• "New ways of working": An assessment of the effectiveness of the management of change in Liverpool's community libraries

      Page, Steve; Stoker, David (University of Chester, 2009-06)
      Change is required almost constantly for organisations to survive, adapt to their internal and external environments, and improve if possible. The effective management of change is therefore of crucial importance. However, there are many competing and sometimes conflicting proposed theories and models, but often little assessment of change itself in practice, not least as perceived and experienced by the recipients of change. The key research problem to be addressed here is how change can be managed effectively and what are the key aspects to consider when trying to implement or stimulate change. This dissertation involves the detailed assessment of a practical example of change management in Liverpool's Community Libraries from 2005 onwards. This begins with a planned change in the form of a partial restructure followed by subsequent changes, including those accompanying refurbished libraries, with the aim of creating further continuous, emergent change.
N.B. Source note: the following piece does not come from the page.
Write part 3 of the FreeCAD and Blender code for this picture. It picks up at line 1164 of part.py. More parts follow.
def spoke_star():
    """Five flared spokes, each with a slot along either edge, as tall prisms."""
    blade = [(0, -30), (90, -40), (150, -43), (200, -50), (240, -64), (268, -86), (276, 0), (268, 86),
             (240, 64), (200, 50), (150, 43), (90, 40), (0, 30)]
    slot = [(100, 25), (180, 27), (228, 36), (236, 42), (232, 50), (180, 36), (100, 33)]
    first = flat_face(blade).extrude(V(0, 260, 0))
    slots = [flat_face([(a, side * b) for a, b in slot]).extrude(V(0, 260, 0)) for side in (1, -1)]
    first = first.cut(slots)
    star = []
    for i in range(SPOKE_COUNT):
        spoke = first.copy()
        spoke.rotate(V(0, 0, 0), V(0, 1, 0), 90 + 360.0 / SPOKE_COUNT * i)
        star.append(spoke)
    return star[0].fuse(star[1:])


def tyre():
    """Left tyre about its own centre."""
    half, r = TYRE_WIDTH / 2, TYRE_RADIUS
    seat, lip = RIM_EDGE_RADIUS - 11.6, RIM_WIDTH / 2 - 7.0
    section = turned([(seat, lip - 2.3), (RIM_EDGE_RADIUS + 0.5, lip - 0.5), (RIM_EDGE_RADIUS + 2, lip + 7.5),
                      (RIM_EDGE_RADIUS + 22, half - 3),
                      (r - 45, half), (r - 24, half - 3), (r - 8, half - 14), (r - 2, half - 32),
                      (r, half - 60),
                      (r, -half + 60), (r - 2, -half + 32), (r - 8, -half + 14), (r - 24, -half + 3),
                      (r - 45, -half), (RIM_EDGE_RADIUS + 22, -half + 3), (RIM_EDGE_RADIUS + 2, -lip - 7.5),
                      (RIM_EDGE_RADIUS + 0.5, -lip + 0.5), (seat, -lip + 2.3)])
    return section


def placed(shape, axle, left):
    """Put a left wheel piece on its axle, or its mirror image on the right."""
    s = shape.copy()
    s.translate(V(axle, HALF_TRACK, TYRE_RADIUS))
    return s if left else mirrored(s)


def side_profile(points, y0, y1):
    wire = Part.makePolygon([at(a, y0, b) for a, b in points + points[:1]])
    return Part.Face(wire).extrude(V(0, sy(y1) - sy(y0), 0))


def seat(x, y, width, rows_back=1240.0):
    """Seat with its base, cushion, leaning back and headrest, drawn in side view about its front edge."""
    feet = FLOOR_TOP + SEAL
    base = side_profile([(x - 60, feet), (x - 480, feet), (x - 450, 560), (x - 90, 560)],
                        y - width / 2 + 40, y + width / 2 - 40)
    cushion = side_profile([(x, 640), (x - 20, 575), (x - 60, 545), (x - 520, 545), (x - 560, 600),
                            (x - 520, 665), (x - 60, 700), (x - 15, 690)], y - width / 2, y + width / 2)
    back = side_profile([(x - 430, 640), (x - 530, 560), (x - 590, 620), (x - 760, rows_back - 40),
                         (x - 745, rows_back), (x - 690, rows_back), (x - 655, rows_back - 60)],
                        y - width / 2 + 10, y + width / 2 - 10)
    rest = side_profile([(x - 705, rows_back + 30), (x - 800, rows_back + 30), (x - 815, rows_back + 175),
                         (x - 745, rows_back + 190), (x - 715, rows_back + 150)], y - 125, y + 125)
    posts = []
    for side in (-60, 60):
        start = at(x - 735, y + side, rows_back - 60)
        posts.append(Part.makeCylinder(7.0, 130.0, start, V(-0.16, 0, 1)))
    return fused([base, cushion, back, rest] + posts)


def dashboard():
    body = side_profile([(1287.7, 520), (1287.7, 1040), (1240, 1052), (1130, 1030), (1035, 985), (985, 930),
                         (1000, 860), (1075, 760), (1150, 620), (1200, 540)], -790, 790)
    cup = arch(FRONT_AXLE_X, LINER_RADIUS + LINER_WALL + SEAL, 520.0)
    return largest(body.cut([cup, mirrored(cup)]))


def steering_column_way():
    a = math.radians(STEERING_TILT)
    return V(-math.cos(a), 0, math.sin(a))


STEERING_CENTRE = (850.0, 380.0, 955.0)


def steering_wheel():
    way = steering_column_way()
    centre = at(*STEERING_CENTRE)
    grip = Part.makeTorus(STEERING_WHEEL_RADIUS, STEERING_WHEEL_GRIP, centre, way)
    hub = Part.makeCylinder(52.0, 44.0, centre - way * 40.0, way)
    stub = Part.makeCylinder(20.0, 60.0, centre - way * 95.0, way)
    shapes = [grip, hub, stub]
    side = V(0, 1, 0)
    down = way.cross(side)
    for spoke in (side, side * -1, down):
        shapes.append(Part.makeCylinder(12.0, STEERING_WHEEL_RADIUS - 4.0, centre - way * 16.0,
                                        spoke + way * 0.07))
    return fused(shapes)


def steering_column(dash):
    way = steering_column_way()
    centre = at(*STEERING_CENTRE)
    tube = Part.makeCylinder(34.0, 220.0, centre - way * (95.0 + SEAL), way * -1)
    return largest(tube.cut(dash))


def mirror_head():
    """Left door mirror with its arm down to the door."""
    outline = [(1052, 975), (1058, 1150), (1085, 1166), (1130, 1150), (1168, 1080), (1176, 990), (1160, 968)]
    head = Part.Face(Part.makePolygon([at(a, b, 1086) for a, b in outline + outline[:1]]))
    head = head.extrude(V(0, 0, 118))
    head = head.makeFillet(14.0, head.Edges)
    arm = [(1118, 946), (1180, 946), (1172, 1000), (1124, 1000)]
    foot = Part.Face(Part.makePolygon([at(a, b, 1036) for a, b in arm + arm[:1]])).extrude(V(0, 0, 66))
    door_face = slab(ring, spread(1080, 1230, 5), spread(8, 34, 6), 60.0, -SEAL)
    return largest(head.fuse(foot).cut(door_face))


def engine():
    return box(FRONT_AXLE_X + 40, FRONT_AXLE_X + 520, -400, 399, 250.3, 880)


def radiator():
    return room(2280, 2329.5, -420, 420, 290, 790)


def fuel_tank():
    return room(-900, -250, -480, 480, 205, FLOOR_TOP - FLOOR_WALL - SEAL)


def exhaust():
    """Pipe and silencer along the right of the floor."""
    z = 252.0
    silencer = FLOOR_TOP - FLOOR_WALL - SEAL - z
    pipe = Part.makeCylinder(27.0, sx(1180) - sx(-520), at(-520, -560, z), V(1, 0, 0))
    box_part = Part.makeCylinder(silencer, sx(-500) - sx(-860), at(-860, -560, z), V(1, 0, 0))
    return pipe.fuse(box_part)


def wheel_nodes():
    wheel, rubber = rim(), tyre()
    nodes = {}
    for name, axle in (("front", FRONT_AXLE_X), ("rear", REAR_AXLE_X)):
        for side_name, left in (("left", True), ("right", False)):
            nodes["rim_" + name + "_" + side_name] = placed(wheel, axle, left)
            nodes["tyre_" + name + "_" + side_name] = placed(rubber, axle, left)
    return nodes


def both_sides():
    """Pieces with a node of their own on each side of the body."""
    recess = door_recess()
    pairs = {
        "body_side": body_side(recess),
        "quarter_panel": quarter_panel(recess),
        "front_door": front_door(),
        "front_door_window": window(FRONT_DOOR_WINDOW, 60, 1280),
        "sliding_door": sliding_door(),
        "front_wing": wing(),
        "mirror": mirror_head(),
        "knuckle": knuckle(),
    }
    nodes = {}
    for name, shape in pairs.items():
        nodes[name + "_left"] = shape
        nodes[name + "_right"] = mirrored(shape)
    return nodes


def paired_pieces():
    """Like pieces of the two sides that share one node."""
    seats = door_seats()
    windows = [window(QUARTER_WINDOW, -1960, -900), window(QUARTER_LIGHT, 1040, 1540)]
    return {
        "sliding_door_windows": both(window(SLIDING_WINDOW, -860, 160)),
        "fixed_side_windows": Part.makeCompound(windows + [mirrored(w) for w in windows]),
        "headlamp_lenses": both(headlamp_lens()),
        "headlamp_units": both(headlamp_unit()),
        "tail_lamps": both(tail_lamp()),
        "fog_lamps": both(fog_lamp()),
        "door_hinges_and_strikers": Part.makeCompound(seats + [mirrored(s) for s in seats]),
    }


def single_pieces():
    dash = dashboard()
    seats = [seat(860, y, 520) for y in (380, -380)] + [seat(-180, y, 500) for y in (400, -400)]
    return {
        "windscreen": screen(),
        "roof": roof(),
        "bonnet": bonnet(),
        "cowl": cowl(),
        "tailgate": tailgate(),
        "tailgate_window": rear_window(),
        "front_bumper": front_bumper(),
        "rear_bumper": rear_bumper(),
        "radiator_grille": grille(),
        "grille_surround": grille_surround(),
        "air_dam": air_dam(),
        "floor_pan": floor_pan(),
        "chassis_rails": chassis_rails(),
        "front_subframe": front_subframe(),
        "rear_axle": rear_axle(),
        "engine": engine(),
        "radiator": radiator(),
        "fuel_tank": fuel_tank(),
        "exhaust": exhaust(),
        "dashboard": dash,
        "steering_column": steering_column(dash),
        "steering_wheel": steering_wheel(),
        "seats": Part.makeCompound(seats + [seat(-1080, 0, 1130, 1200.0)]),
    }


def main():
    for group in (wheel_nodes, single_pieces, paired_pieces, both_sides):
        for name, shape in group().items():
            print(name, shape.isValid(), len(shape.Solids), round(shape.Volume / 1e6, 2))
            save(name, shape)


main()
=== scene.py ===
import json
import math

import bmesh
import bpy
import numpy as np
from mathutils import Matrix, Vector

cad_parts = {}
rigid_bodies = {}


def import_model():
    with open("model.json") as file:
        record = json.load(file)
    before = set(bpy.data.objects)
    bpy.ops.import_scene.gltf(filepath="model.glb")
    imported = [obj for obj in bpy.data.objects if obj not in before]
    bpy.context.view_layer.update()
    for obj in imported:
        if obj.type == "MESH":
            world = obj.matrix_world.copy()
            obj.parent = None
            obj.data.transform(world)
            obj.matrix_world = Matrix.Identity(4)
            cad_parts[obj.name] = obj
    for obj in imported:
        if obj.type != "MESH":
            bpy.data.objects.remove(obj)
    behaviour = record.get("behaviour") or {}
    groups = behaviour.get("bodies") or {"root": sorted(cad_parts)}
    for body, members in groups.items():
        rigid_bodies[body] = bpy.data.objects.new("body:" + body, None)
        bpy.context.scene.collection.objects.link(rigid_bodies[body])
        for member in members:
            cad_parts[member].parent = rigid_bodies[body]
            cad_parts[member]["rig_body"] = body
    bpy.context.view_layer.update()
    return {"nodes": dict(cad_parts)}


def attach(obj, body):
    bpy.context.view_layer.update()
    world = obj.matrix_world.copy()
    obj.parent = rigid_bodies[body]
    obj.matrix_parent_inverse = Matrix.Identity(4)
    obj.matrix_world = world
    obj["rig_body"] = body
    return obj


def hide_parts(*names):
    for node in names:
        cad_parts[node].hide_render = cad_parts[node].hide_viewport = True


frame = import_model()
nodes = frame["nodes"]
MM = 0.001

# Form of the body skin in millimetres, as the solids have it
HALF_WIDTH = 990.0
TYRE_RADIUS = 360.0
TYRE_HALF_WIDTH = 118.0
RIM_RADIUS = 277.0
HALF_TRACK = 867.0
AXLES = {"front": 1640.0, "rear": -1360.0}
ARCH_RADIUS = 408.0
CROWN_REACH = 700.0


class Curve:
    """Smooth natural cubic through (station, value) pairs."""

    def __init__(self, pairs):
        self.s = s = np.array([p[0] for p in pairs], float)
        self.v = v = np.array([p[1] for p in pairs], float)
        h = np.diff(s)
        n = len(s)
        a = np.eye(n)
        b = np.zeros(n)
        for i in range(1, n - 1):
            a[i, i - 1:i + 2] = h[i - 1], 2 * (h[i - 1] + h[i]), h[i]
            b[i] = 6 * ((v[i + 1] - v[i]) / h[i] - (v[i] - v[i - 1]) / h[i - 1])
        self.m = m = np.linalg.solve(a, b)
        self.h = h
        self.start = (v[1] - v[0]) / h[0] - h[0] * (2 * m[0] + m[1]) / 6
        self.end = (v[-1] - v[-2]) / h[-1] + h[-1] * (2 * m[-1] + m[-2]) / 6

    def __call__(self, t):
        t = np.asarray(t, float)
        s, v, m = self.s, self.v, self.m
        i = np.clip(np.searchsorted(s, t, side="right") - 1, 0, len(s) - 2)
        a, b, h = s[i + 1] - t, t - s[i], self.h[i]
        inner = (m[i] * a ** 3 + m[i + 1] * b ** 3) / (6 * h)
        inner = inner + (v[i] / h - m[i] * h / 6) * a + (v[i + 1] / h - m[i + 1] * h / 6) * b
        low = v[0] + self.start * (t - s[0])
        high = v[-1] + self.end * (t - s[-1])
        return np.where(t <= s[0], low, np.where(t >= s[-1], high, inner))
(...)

Libraries documentation and training programmes associated with this refer to "new ways of working." A conceptual model is developed based on a literature review. This attempts to set out key aspects to consider in the cyclical process of change and relates to change awareness and readiness, change design, and change evaluation. The model is used to inform a questionnaire sent to all of the change recipients. The results of the survey are analysed and presented along with the results of semi-structured interviews conducted with the change director, principal change agent, and five change recipients. It is found that there are mixed results from and perspectives on the changes. All aspects of the model have been paid attention to during the changes to a greater or lesser extent, but mostly with less emphasis than recommended hi the theory. In particular, it is found that less attention has been paid in practice to selling the vision, encouraging authentic participation, and evaluating the changes. Nevertheless, just over half of the staff believe that they have changed their ways of working with perceived benefits to the service to customers. It is recognised that no one model will be universally applicable but that certain key aspects of change always deserve as much consideration as possible.